Dans son livre, «Double Jeu», qui sort ce jeudi, Pascal Papé, l’ex-capitaine du XV de France révèle de façon poignante les brûlures de sa vie. Mais il y parle aussi un peu rugby. Et ça décape.
Extraits de l'interview de Pascal Papé :
Vous n’êtes pas tendre avec la nouvelle génération. Je cite : «Durant mes onze années sous le maillot bleu, j’assisterai impuissant à la disparition progressive de cette intimité collective, et de ses valeurs.» Vous lui reprochez de «manquer un peu de caractère» et vous dites «totalement déphasé»…
Je suis inquiet. Mais je n’y peux rien. La parole des anciens et le maillot bleu n’ont plus la même portée sur ces jeunes qui gèrent leur image et leur carrière comme des artistes du show-biz. On n’a pas du tout été éduqué comme ça nous, dans des centres de formation où tu ouvres le bec et on te nourrit en te disant ‘’tu vas être professionnel de rugby, ce sera ton boulot’’. Le plus important pour eux aujourd’hui c’est combien j’ai de followers sur Twitter, sur Instagram… Tu passes pour un vieux con si, après le dîner, tu ne files pas illico dans ta chambre pour alimenter Twitter. Résultat, lors de la Coupe du monde 2015, on se retrouvait vite tout seul, les trois ou quatre grognards, à table… Pour moi, l’équipe de France, c’était un mythe. Porter le maillot bleu, un rêve inespéré. Le XV de France, pour eux, c’est bien parce que tu deviens bankable ! (Triste) Mais ce n’est pas forcément de leur faute, c’est le rugby qui a évolué comme ça. Quand j’ai été un des joueurs les mieux payés du Top 14, je touchais 25.000 euros par mois. Aujourd’hui, c’est trois fois plus… On ne peut pas comparer. Mais je constate que, petit à petit, les valeurs s’évanouissent. Elles ne seront bientôt plus que dans les livres. Après, il ne faut pas s’étonner quand, dans les vestiaires, la moitié des types ont encore leur casque sur les oreilles à cinq minutes du coup d’envoi.
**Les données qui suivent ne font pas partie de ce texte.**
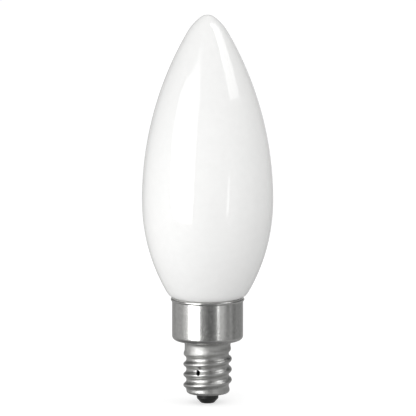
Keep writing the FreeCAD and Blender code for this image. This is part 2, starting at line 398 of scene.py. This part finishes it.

Le rugby peut-il survivre sans ses valeurs ?
Pour moi, non. Le rugby est un sport de combat où tu te sacrifies pour le mec d’à côté et réciproquement. Tu as besoin de l’autre. Celui qui n’a que 50 followers sur Twitter va sauver la mise à celui qui en a 50.000 (rires). Ces valeurs ont toujours existé. Sans, je ne vois pas comment le rugby pourrait survivre. Ça m’inquiète. Et c’est dommage. Tellement de gens aiment le rugby pour ces valeurs. Elles font partie, pour moi, de l’ADN du joueur. Sans, tu as beau avoir tout le talent du monde, si tu n’as pas les valeurs qui vont avec, ça ne te servira à rien.
Vous constatez la même dérive au Stade Français ?
Un peu moins. Avec Julien (Dupuy) et Sergio (Parisse), on est les garants de ces valeurs. Après nous, je ne sais pas. Mais j’espère. Les jeunes du Stade Français ont une tête bien faite. Ils peuvent prendre le relais. Je suis moins inquiet pour le Stade Français. Les valeurs sont encore là. Dans le vestiaire, il y a un vrai respect pour les anciens. Le ‘’petit’’ Paul Gabrillagues, qui joue pourtant presque tous les matches, est très respectueux de Pascal Papé. Parce qu’il sait ce que j’ai donné. Il aime parler rugby, de ma carrière avec moi. Il y a une transmission.
Sur le terrain, le rugby évolue aussi. C’est de plus en plus physique, avec les dégâts inhérents…
Ça fait un moment que je le signale. Quand tu vois qu’en une journée de la Coupe du monde 2015, il y a plus de blessés que durant toute la Coupe du monde 2011 ! C’est pour ça qu’on ne pouvait plus demander à un mec de venir en équipe de France, de repartir en club, de préparer un match international en trois jours. C’est fini ça. C’était bon il y a vingt ans.